WORK TO DO
Up to and including the line that contains "weld = 0.00001", write out each line of the material from its first line, exactly.
⟨
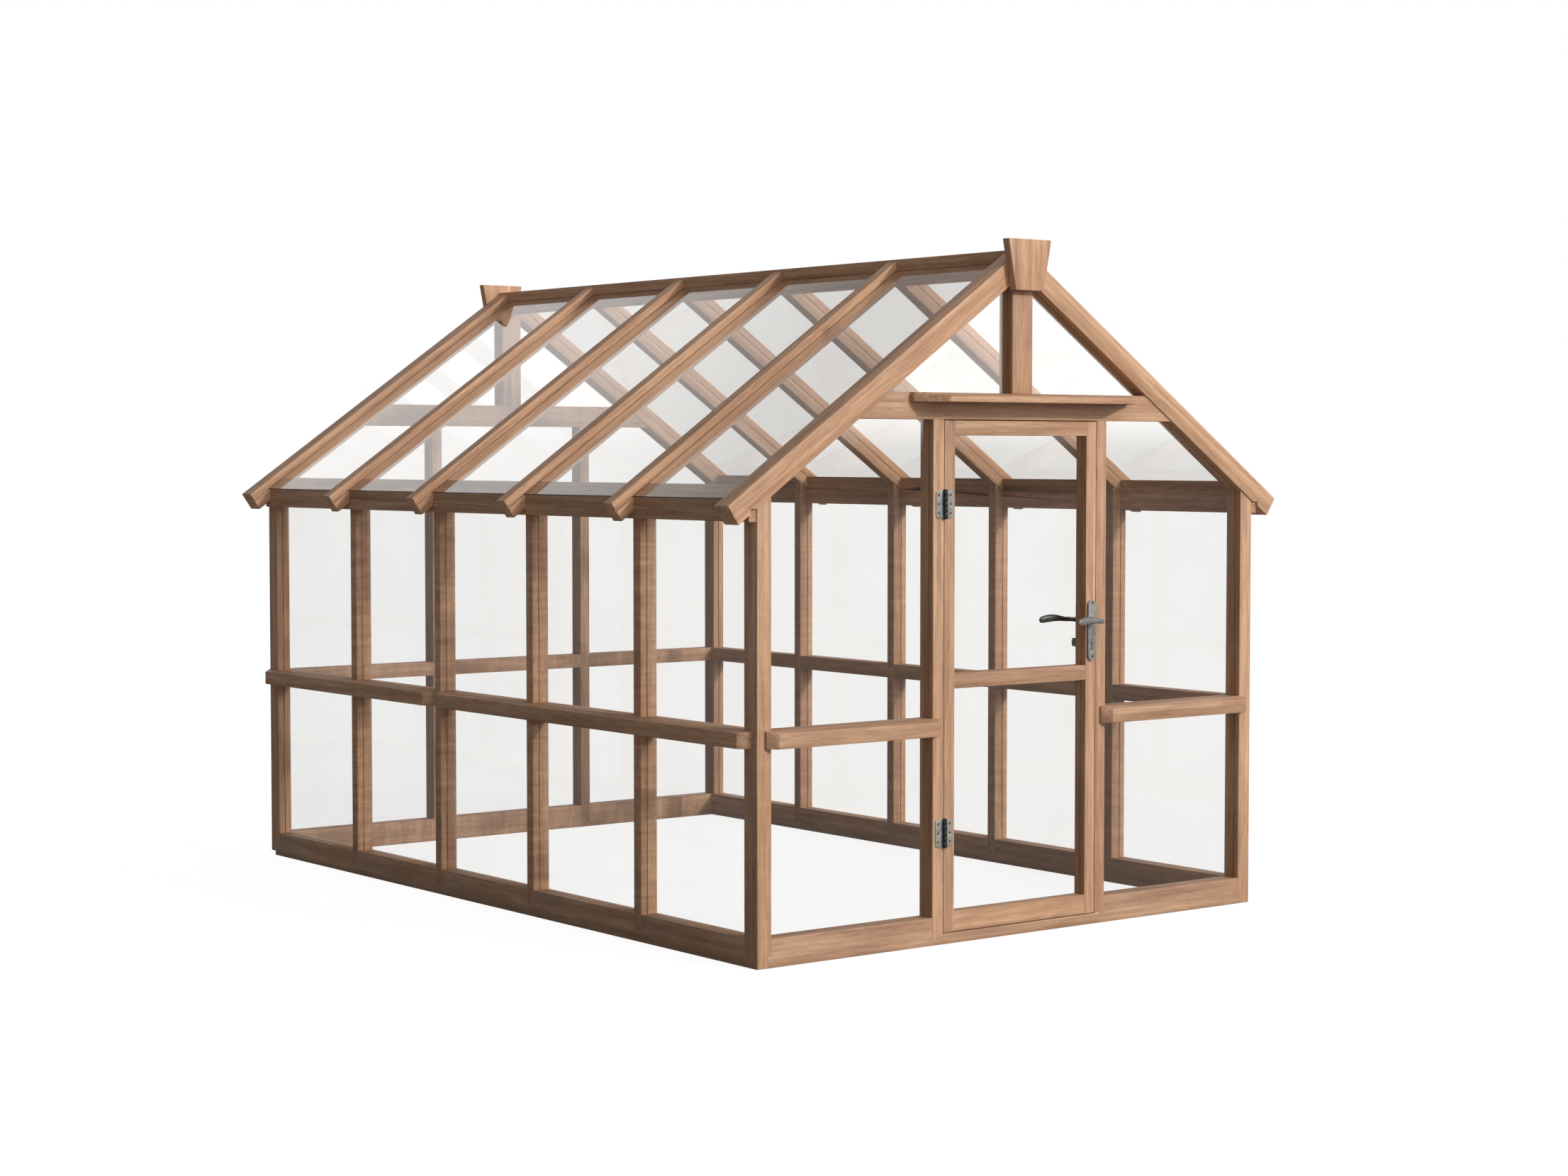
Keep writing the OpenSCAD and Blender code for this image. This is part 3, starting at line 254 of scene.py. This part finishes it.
# Metal: a cast skin with slow clouds of a dimmer tone
metalLook = {
    "pewter": {"base": (0.29, 0.285, 0.26), "dim": (0.20, 0.195, 0.18), "metal": 0.2, "rough": 0.4},
    "steel": {"base": (0.46, 0.45, 0.43), "dim": (0.33, 0.32, 0.305), "metal": 1.0, "rough": 0.34},
    "iron": {"base": (0.030, 0.028, 0.026), "dim": (0.018, 0.017, 0.016), "metal": 0.3, "rough": 0.38},
}
skinLook = {
    "castScale": 900.0, "castNoise": (2.0, 0.6), "cloudScale": 60.0, "cloudNoise": (3.0, 0.6),
    "cloudEdge": (0.3, 0.7), "cloudRough": 0.2, "bumpStrength": 0.2, "bumpDepth": 0.0002,
}


def metal(name, kind, toneAndShade):
    look, skin = metalLook[kind], skinLook
    s = newMaterial(name)
    spot = s.place()
    fine, slow = ([part * skin[scale] for part in spot] for scale in ("castScale", "cloudScale"))
    cast = s.noise(s.vector(*fine), *skin["castNoise"])
    cloud = s.noise(s.vector(*slow), *skin["cloudNoise"])
    base = s.blend(cloud.step(*skin["cloudEdge"]), look["base"], look["dim"])
    # the piece's tone, which on the door's inner pieces is painted shade
    base = s.blend(1.0, base, (toneAndShade, toneAndShade, toneAndShade), "MULTIPLY")
    rough = look["rough"] + cloud.swing() * skin["cloudRough"]
    bump = s.bump(cast, skin["bumpStrength"], skin["bumpDepth"])
    return s.finish("ShaderNodeBsdfPrincipled", {
        "Base Color": base, "Roughness": rough, "Metallic": look["metal"], "Normal": bump})


def pick(piece):
    bpy.ops.object.select_all(action="DESELECT")
    piece.select_set(True)
    bpy.context.view_layer.objects.active = piece


def apply(piece, kind, **settings):
    pick(piece)
    modifier = piece.modifiers.new(kind.lower(), kind)
    for name, value in settings.items():
        setattr(modifier, name, value)
    bpy.ops.object.modifier_apply(modifier=modifier.name)


# A copy of a CAD node, left in edit mode with its doubles merged and all of it selected
weld = 0.00001


def copied(node, name):
    piece = bpy.data.objects.new(name, frame["nodes"][node].data.copy())
    bpy.context.scene.collection.objects.link(piece)
    pick(piece)
    bpy.ops.object.mode_set(mode="EDIT")
    bpy.ops.mesh.select_all(action="SELECT")
    bpy.ops.mesh.remove_doubles(threshold=weld)
    return piece


# The copy, smooth up to an angle, stands for its node and moves with the node's body
def stoodIn(piece, node, angle):
    pick(piece)
    bpy.ops.object.shade_smooth_by_angle(angle=math.radians(angle))
    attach(piece, bodyOf[node])
    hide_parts(node)
    return piece


# The widths by which arrises are eased, less where the bolts go into the latch post
easing = {"timber": 0.0014, "metal": 0.0005, "latch_post": 0.0007}
bevelSet = {"segments": 2, "limit_method": "ANGLE", "angle_limit": math.radians(30),
            "use_clamp_overlap": True, "miter_outer": "MITER_ARC"}
flatAngle = math.radians(1)
easedSmooth = 32
# Where a long slot or recess ends, as an axis and its places: a seam keeps the face there sound
slotEnds = {"latch_post": (2, (1.058, 1.180)), "ridge": (1, (-1.654, 1.738)),
            "plate_left": (1, (-1.654, 1.738)), "plate_right": (1, (-1.654, 1.738))}


def eased(node, name, width):
    piece = copied(node, name)
    axis, ends = slotEnds.get(node, (0, ()))
    for end in ends:
        place, normal = [0, 0, 0], [0, 0, 0]
        place[axis], normal[axis] = end, 1
        bpy.ops.mesh.select_all(action="SELECT")
        bpy.ops.mesh.bisect(plane_co=place, plane_no=normal)
        bpy.ops.mesh.mark_seam()
    bpy.ops.mesh.select_all(action="SELECT")
    bpy.ops.mesh.dissolve_limited(angle_limit=flatAngle, delimit={"SEAM"})
    bpy.ops.object.mode_set(mode="OBJECT")
    apply(piece, "BEVEL", width=width, **bevelSet)
    return stoodIn(piece, node, easedSmooth)


# Timber pieces: the grain's way, the tone and the saw marks of each; the left wall's sill, plate and
# mid rails are toned darker than the right wall's as painted shade of that side
timberPieces = {
    "sill_front": ("x", 0.82, 0), "sill_back": ("x", 1.02, 0.8),
    "sill_left": ("y", 0.85, 0), "sill_right": ("y", 0.95, 0),
    "corner_post_front_left": ("z", 1.0, 0.2), "corner_post_front_right": ("z", 1.02, 0),
    "corner_post_back_left": ("z", 0.96, 0), "corner_post_back_right": ("z", 0.98, 0),
    "side_posts_left": ("z", 1.0, 0.8), "side_posts_right": ("z", 0.97, 0.55),
    "hinge_post": ("z", 0.99, 0), "latch_post": ("z", 0.97, 0), "back_studs": ("z", 0.95, 0.3),
    "plate_left": ("y", 0.85, 0), "plate_right": ("y", 0.94, 0),
    "gable_rafters_front": ("both", 1.04, 0), "gable_rafters_back": ("both", 0.97, 0),
    "rafters_left": ("left", 1.04, 0.1), "rafters_right": ("right", 1.04, 0.1),
    "ridge": ("y", 1.2, 0), "keystone_front": ("z", 1.1, 0), "keystone_back": ("z", 1.02, 0),
    "king_post_front": ("z", 0.87, 0), "king_post_back": ("z", 0.97, 0),
    "tie_front": ("x", 0.93, 0), "tie_back": ("x", 0.78, 0.6), "canopy": ("x", 1.04, 0),
    "mid_rails_front": ("x", 0.91, 0), "mid_rail_back": ("x", 1.02, 0.6),
    "mid_rails_left": ("y", 0.92, 0), "mid_rails_right": ("y", 0.95, 0),
    "door_stops": ("z", 0.97, 0),
    "door_hinge_stile": ("z", 0.94, 0), "door_latch_stile": ("z", 1.06, 0),
    "door_top_rail": ("x", 1.01, 0), "door_mid_rail": ("x", 0.85, 0),
    "door_bottom_rail": ("x", 1.0, 0),
}
pairSeed = 50
for seed, (node, (way, toneAndShade, ripple)) in enumerate(timberPieces.items()):
    piece = eased(node, "timber_" + node, easing.get(node, easing["timber"]))
    if way == "both":  # one rafter each side of the ridge
        paint(piece, timber(node + "_right", "right", seed, toneAndShade, ripple))
        piece.data.materials.append(timber(node + "_left", "left", seed + pairSeed, toneAndShade, ripple))
        for face in piece.data.polygons:
            face.material_index = 1 if face.center.x < 0 else 0
    else:
        paint(piece, timber(node, way, seed, toneAndShade, ripple))
print("timber done:", len(timberPieces), "pieces")

panes = ("glass_left", "glass_right", "glass_front", "glass_back",
         "roof_glass_left", "roof_glass_right", "door_glass")
for node in panes:
    paint(frame["nodes"][node], paneGlass(node))
print("panes done:", len(panes), "nodes")

# The levers' facets are joined to quads and smoothed into one skin
castSet = {"face": math.radians(20), "shape": math.radians(60), "smooth": 50}


def smoothed(node, name):
    piece = copied(node, name)
    bpy.ops.mesh.tris_convert_to_quads(face_threshold=castSet["face"], shape_threshold=castSet["shape"])
    bpy.ops.object.mode_set(mode="OBJECT")
    return stoodIn(piece, node, castSet["smooth"])


# Metal pieces: the finish and tone of each; the inner backplate, inner lever and thumb turn are toned
# darker than the outer ones as painted shade of the door's inner side
metalPieces = {
    "hinge_frame_leaves": ("pewter", 1.15), "hinge_door_leaves": ("pewter", 1.15),
    "backplate_outer": ("pewter", 1.0), "backplate_inner": ("pewter", 0.6),
    "lever_outer": ("pewter", 0.85), "lever_inner": ("pewter", 0.30),
    "thumb_turn": ("pewter", 0.33), "hinge_pins": ("iron", 1.0),
    "frame_screws": ("iron", 1.6), "door_screws": ("iron", 1.6),
    "spindle": ("steel", 1.0), "lock_case": ("steel", 1.0), "latch_bolt": ("steel", 1.0),
    "dead_bolt": ("steel", 1.0), "lock_cylinder": ("steel", 0.5), "strike_plate": ("steel", 1.0),
}
hingeLeaves = ("hinge_frame_leaves", "hinge_door_leaves")
bevelled = hingeLeaves + ("backplate_outer", "backplate_inner", "thumb_turn")
levers = ("lever_outer", "lever_inner")
knuckleShadeReach = 0.0092
pinLow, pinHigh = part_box("hinge_pins")
pinX, pinY = (pinLow[0] + pinHigh[0]) / 2, (pinLow[1] + pinHigh[1]) / 2
for node, (kind, toneAndShade) in metalPieces.items():
    if node in bevelled:
        piece = eased(node, "metal_" + node, easing["metal"])
    elif node in levers:
        piece = smoothed(node, "metal_" + node)
    else:
        piece = frame["nodes"][node]
    paint(piece, metal(node, kind, toneAndShade))
    if node in hingeLeaves:  # painted shade: the knuckles get a near-black iron paint that stands for the shadow on them
        piece.data.materials.append(metal(node + "_knuckles", "iron", 1.0))
        for face in piece.data.polygons:
            if math.hypot(face.center.x - pinX, face.center.y - pinY) < knuckleShadeReach:
                face.material_index = 1
print("metal done:", len(metalPieces), "pieces")

# Camera
scene = bpy.context.scene
cameraSet = {"place": (-6.9383, -9.3243, 1.7492), "tilt": 87.277, "turn": -37.579,
             "lens": 65.07, "sensor": 36, "reach": 400}
camera = bpy.data.objects.new("camera", bpy.data.cameras.new("camera"))
scene.collection.objects.link(camera)
camera.data.lens = cameraSet["lens"]
camera.data.sensor_width = cameraSet["sensor"]
camera.data.clip_end = cameraSet["reach"]
camera.location = cameraSet["place"]
camera.rotation_euler = (math.radians(cameraSet["tilt"]), 0, math.radians(cameraSet["turn"]))
scene.camera = camera

# Two suns from one side, one sharp and one soft: name, strength and spread
lampSet = {
    "from": (47, -124, 53), "place": (3, -8, 4), "colour": (1.0, 0.985, 0.95),
    "lamps": (("keyLight", 1.0, 1.6), ("softKey", 0.75, 14)),
}
for name, strength, spread in lampSet["lamps"]:
    lamp = bpy.data.objects.new(name, bpy.data.lights.new(name, "SUN"))
    scene.collection.objects.link(lamp)
    lamp.data.energy = strength
    lamp.data.angle = math.radians(spread)
    lamp.data.color = lampSet["colour"]
    lamp.rotation_euler = (-Vector(lampSet["from"])).to_track_quat("-Z", "Y").to_euler()
    lamp.location = lampSet["place"]
print("camera and lamps done")


def seenRays(s):  # camera, mirror and glass rays
    glossy, glass = s.path("Is Glossy Ray"), s.path("Is Transmission Ray")
    return s.path("Is Camera Ray").math("MAXIMUM", glossy).math("MAXIMUM", glass)


# The world: a soft fill for diffuse rays, white for seen ones, and a room for mirrored ones
white = (1, 1, 1)
fillSet = {
    "from": (0.45, -0.87, 0.2), "fade": (-0.3, 1.0),
    "back": (0.015, 0.016, 0.018), "front": (1.12, 1.14, 1.17),
    "rearFrom": (0.62, 0.78, 0.05), "rearFade": (0.4, 1.0), "rear": (0.95, 0.96, 0.98),
}
studioSet = {
    "backdropX": (-0.95, -0.05), "backdropY": (0.0, 0.4), "backdrop": 0.84,
    "ceiling": (0.5, 0.58), "ceilingDrop": 0.6,
    "windowLow": (-0.002, 0.018), "windowHigh": (0.1, 0.16), "windowY": (-0.3, 0.0),
    "window": 3.6, "room": 0.16,
}


# The room has a pale backdrop behind, a dark ceiling and, in front, a long low window
def studio(s, x, y, z):
    look = studioSet
    far = x.step(*look["backdropX"]) * y.step(*look["backdropY"])
    window = z.step(*look["windowLow"]) * (1 - z.step(*look["windowHigh"]))
    window = window * (1 - y.step(*look["windowY"]))
    backdrop = look["backdrop"] - z.step(*look["ceiling"]) * look["ceilingDrop"]
    level = far * backdrop + window * look["window"] + look["room"]
    return s.mirrored() * (level - 1) + 1


def facing(s, view, direction):
    settings = {"operation": "DOT_PRODUCT"}
    return s.add("ShaderNodeVectorMath", settings, {0: view, 1: direction}, "Value")


world = bpy.data.worlds.new("studio")
world.cycles.sampling_method = "NONE"
scene.world = world
s = Sheet(world)
view = s.add("ShaderNodeTexCoord", None, None, 0)
lean = facing(s, view, fillSet["from"]).step(*fillSet["fade"])
rear = facing(s, view, fillSet["rearFrom"]).step(*fillSet["rearFade"])
fill = s.blend(rear, s.blend(lean, fillSet["back"], fillSet["front"]), fillSet["rear"])
seen = seenRays(s)
level = seen * (studio(s, *s.parts(view)) - 1) + 1
s.finish("ShaderNodeBackground", {0: s.blend(seen, fill, white), 1: level})

# The floor: matt for diffuse rays, and for seen rays near white, with a veil that takes the shadow
floorSet = {"size": 160, "top": -0.0015, "matt": (0.30, 0.295, 0.29), "veil": (0.12, 0.12, 0.12),
            "glow": 0.945, "mirroredGlow": 0.22}
bpy.ops.object.select_all(action="DESELECT")
bpy.ops.mesh.primitive_plane_add(size=floorSet["size"], location=(0, 0, floorSet["top"]))
floor = bpy.context.object
floor.name = "floor"
s = newMaterial("floor")
matt = s.add("ShaderNodeBsdfDiffuse", None, {0: (*floorSet["matt"], 1)})
veil = s.add("ShaderNodeBsdfDiffuse", None, {0: (*floorSet["veil"], 1)})
strength = s.mirrored() * (floorSet["mirroredGlow"] - floorSet["glow"]) + floorSet["glow"]
glow = s.add("ShaderNodeEmission", None, {0: (*white, 1), 1: strength})
bright = s.add("ShaderNodeAddShader", None, {0: veil, 1: glow})
paint(floor, s.finish("ShaderNodeMixShader", {0: seenRays(s), 1: matt, 2: bright}))

scene.view_settings.view_transform = "Standard"
print("scene done")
⟩
THE RESULT
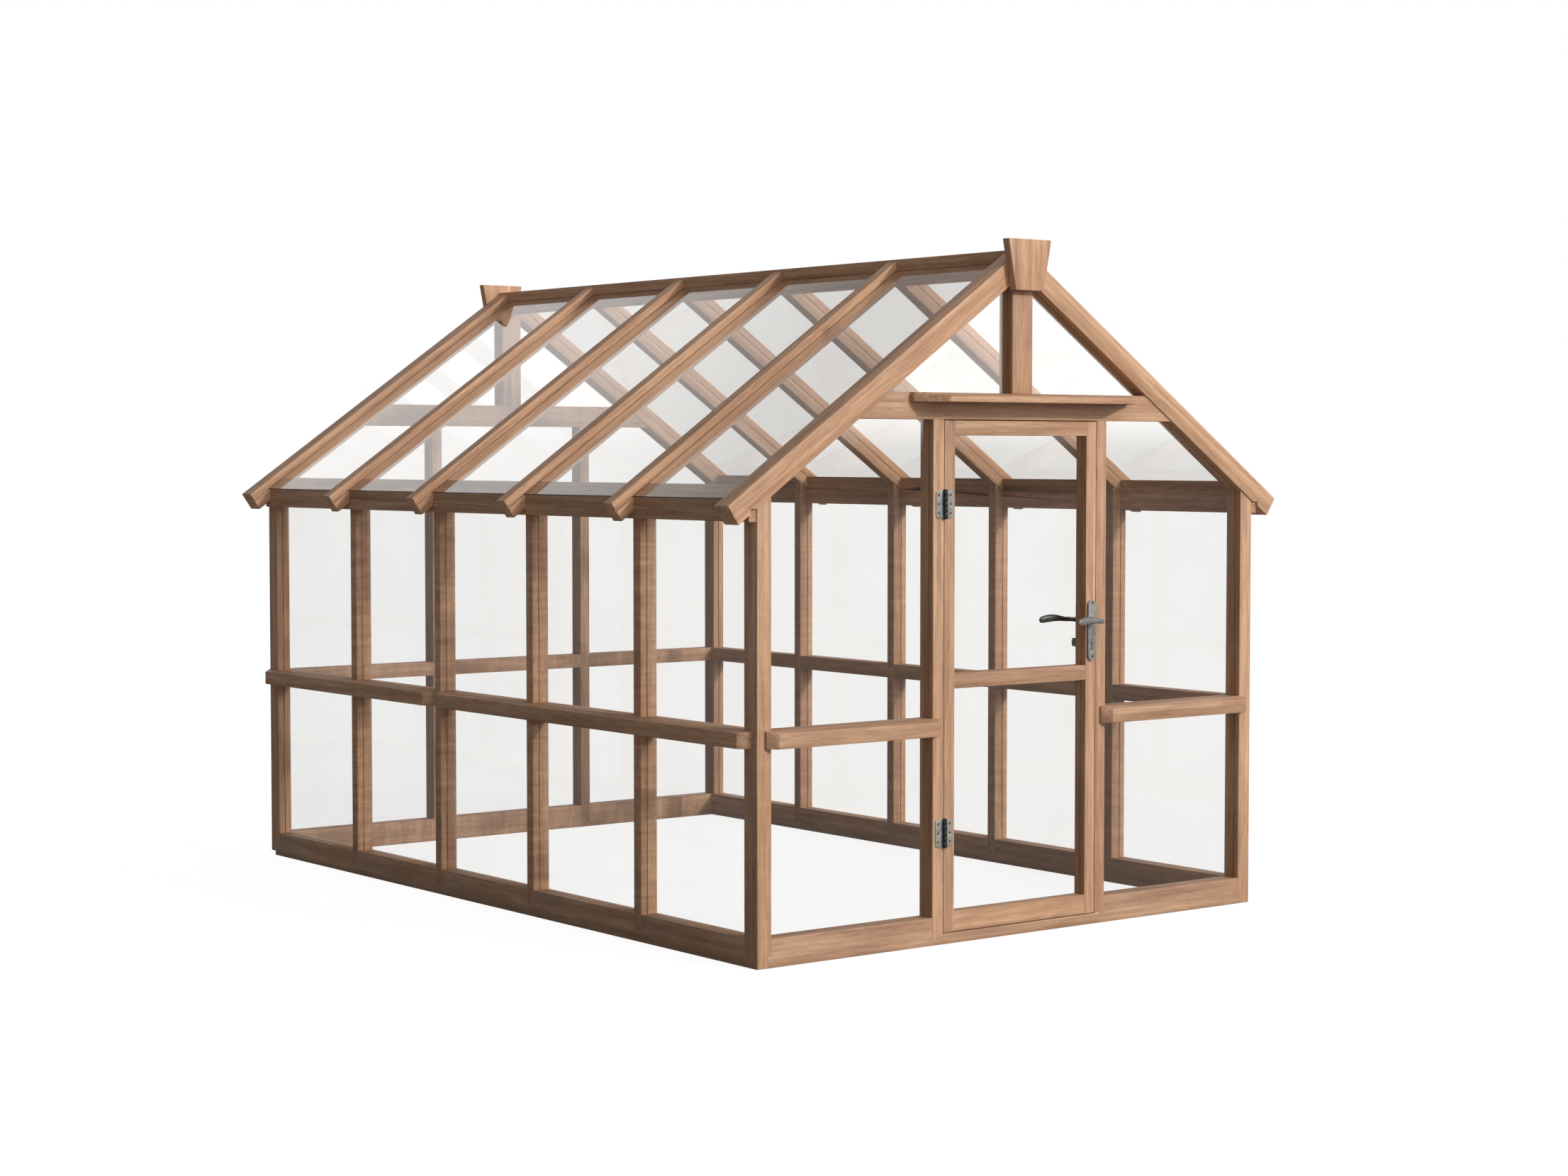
Keep writing the OpenSCAD and Blender code for this image. This is part 3, starting at line 254 of scene.py. This part finishes it.
# Metal: a cast skin with slow clouds of a dimmer tone
metalLook = {
    "pewter": {"base": (0.29, 0.285, 0.26), "dim": (0.20, 0.195, 0.18), "metal": 0.2, "rough": 0.4},
    "steel": {"base": (0.46, 0.45, 0.43), "dim": (0.33, 0.32, 0.305), "metal": 1.0, "rough": 0.34},
    "iron": {"base": (0.030, 0.028, 0.026), "dim": (0.018, 0.017, 0.016), "metal": 0.3, "rough": 0.38},
}
skinLook = {
    "castScale": 900.0, "castNoise": (2.0, 0.6), "cloudScale": 60.0, "cloudNoise": (3.0, 0.6),
    "cloudEdge": (0.3, 0.7), "cloudRough": 0.2, "bumpStrength": 0.2, "bumpDepth": 0.0002,
}


def metal(name, kind, toneAndShade):
    look, skin = metalLook[kind], skinLook
    s = newMaterial(name)
    spot = s.place()
    fine, slow = ([part * skin[scale] for part in spot] for scale in ("castScale", "cloudScale"))
    cast = s.noise(s.vector(*fine), *skin["castNoise"])
    cloud = s.noise(s.vector(*slow), *skin["cloudNoise"])
    base = s.blend(cloud.step(*skin["cloudEdge"]), look["base"], look["dim"])
    # the piece's tone, which on the door's inner pieces is painted shade
    base = s.blend(1.0, base, (toneAndShade, toneAndShade, toneAndShade), "MULTIPLY")
    rough = look["rough"] + cloud.swing() * skin["cloudRough"]
    bump = s.bump(cast, skin["bumpStrength"], skin["bumpDepth"])
    return s.finish("ShaderNodeBsdfPrincipled", {
        "Base Color": base, "Roughness": rough, "Metallic": look["metal"], "Normal": bump})


def pick(piece):
    bpy.ops.object.select_all(action="DESELECT")
    piece.select_set(True)
    bpy.context.view_layer.objects.active = piece


def apply(piece, kind, **settings):
    pick(piece)
    modifier = piece.modifiers.new(kind.lower(), kind)
    for name, value in settings.items():
        setattr(modifier, name, value)
    bpy.ops.object.modifier_apply(modifier=modifier.name)


# A copy of a CAD node, left in edit mode with its doubles merged and all of it selected
weld = 0.00001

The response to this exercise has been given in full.